Hilperik, peu fertile en projets nouveaux, mais d’une ténacité imperturbable pour ceux qu’il avait une fois résolus, après avoir réglé de son mieux les affaires de la Neustrie, songea à faire une quatrième tentative sur les villes qui avaient été le sujet d’une guerre de cinq années entre son frère et lui. Ces villes, reprises par les généraux austrasiens un peu avant la mort de Sighebert, venaient toutes de reconnaître l’autorité de son fils, à l’exception de Tours, dont les habitans, séduits par les manœuvres de leur ancien comte, Leudaste, Gaulois d’origine et partisan dévoué du roi Hilperik, avaient prêté serment à ce roi. Il s’agissait donc d’entreprendre encore une fois cette campagne si souvent recommencée contre Poitiers, Limoges, Cahors et Bordeaux. Entre les deux fils qui lui restaient depuis la mort de Theodebert, Hilperik choisit, pour commander la nouvelle expédition, celui qui ne s’était pas encore fait battre : c’était Merowig. Son père lui confia une petite armée, et lui ordonna de prendre, à sa tête, le chemin du Poitou[2].
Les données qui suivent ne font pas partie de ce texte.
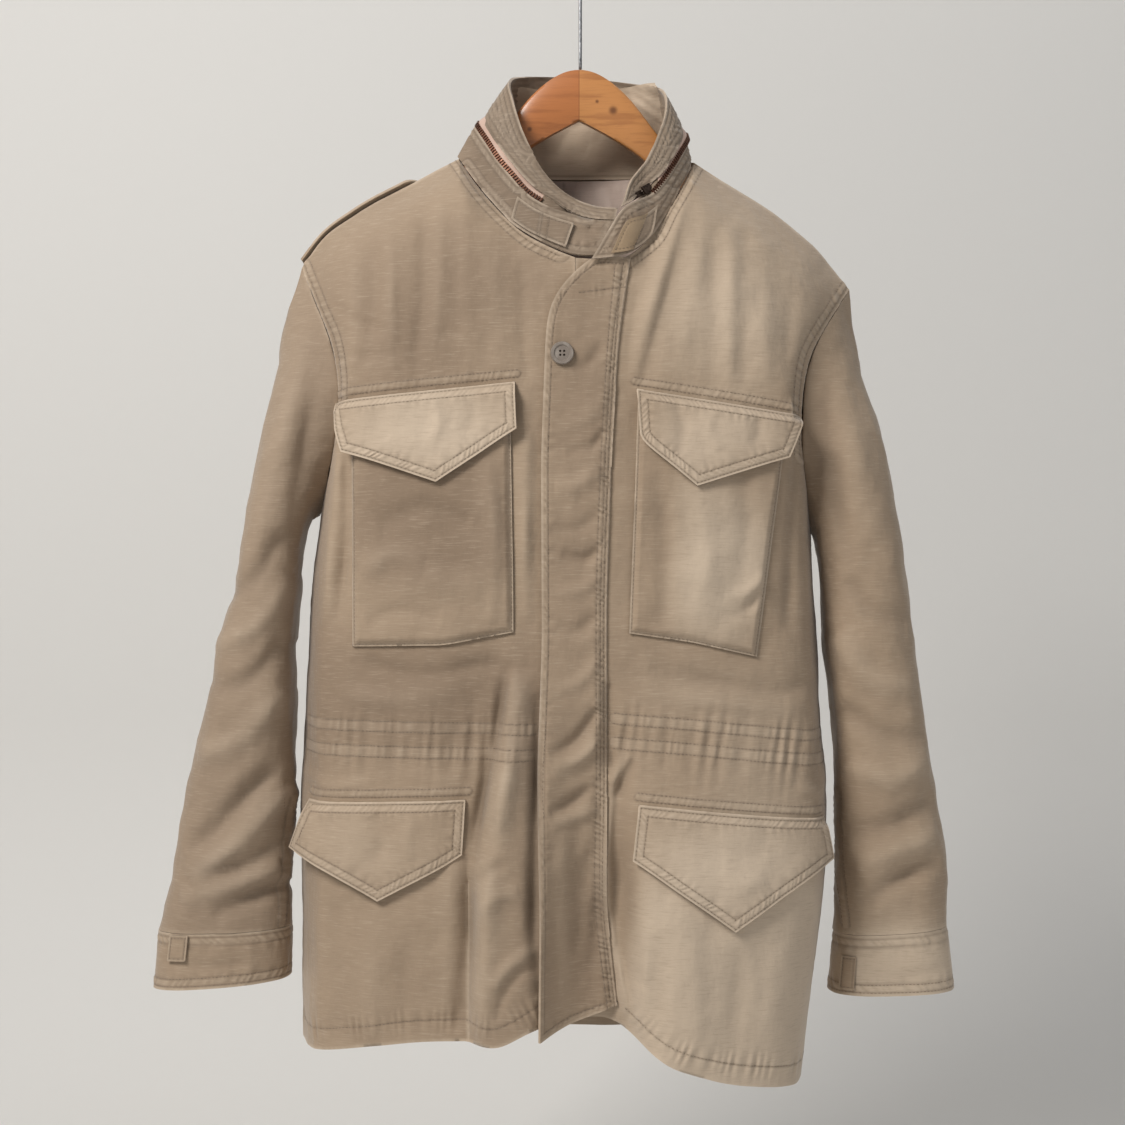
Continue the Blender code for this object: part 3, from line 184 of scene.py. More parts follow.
class ShaderTree(NodeTree):
    """A material's node tree."""

    def __init__(self, name: str) -> None:
        """Start a material with its Principled shader and output."""
        self.material = bpy.data.materials.new(name)
        self.material.use_nodes = True
        super().__init__(self.material.node_tree)
        self.shader = self.nodes["Principled BSDF"]

    def value(self, kind: str, settings: dict, sockets: dict, output: int | str = 0) -> Value:
        """Return one output of a new node as a Value."""
        return Value(self, self.node(kind, settings, sockets).outputs[output])

    def noise(self, scale: float, stretch: Sequence[float] = (1.0, 1.0, 1.0), detail: float = 2.0) -> Value:
        """Return noise on Object coordinates.

        Args:
            scale: Features for each metre.
            stretch: The stretch of the coordinates along each axis.
            detail: The octaves.

        Returns:
            The noise, about 0.5 in the middle.
        """
        origin = self.node("ShaderNodeTexCoord", {}, {}).outputs["Object"]
        place = self.node("ShaderNodeMapping", {}, {"Vector": origin, "Scale": tuple(stretch)}).outputs[0]
        return self.value("ShaderNodeTexNoise", {}, {"Vector": place, "Scale": scale, "Detail": detail}, "Fac")

    def attribute(self, name: str) -> Value:
        """Return a number that the piece's mesh holds at its points."""
        return self.value("ShaderNodeAttribute", {"attribute_name": name}, {}, "Fac")

    def mix(self, share: object, first: object, second: object) -> bpy.types.NodeSocket:
        """Return the first colour with a share of the second mixed in."""
        return self.node("ShaderNodeMix", {"data_type": "RGBA"}, {0: share, 6: first, 7: second}).outputs[2]

    def bump(self, layers: Sequence[tuple[Value, float]]) -> None:
        """Drive the shader's normal from height layers.

        Args:
            layers: Pairs of a height and its depth in metres.
        """
        normal = None
        for height, depth in layers:
            sockets = {"Height": height, "Distance": depth, "Strength": 1.0}
            if normal is not None:
                sockets["Normal"] = normal
            normal = self.node("ShaderNodeBump", {}, sockets).outputs[0]
        if normal is not None:
            self.links.new(normal, self.shader.inputs["Normal"])

    def finish(self, **sockets: object) -> bpy.types.Material:
        """Set the shader's sockets.

        Args:
            sockets: Names with _ for a space, and numbers, colours or links.

        Returns:
            The finished material.
        """
        for key, given in sockets.items():
            self.feed(self.shader.inputs[key.replace("_", " ")], given)
        return self.material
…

Cette direction n’était pas celle que le jeune homme aurait suivie de préférence, s’il eût été libre de marcher à sa fantaisie ; car il avait dans le cœur une tout autre passion que celle de la gloire et des combats. En cheminant à petites journées vers le cours de la Loire avec ses cavaliers et ses piétons, il pensait à Brunehilde, et

  1. Eò quod Gundehramnus Fredegundis reginæ occultis amicitiis potiretur pro interfectione Theodoberti. Greg. Turon. Hist., lib. v, pag. 246.
  2. Chilpericus verò filium suum Merovechum cum exercitu Pictavis dirigit. Ibid., pag. 233.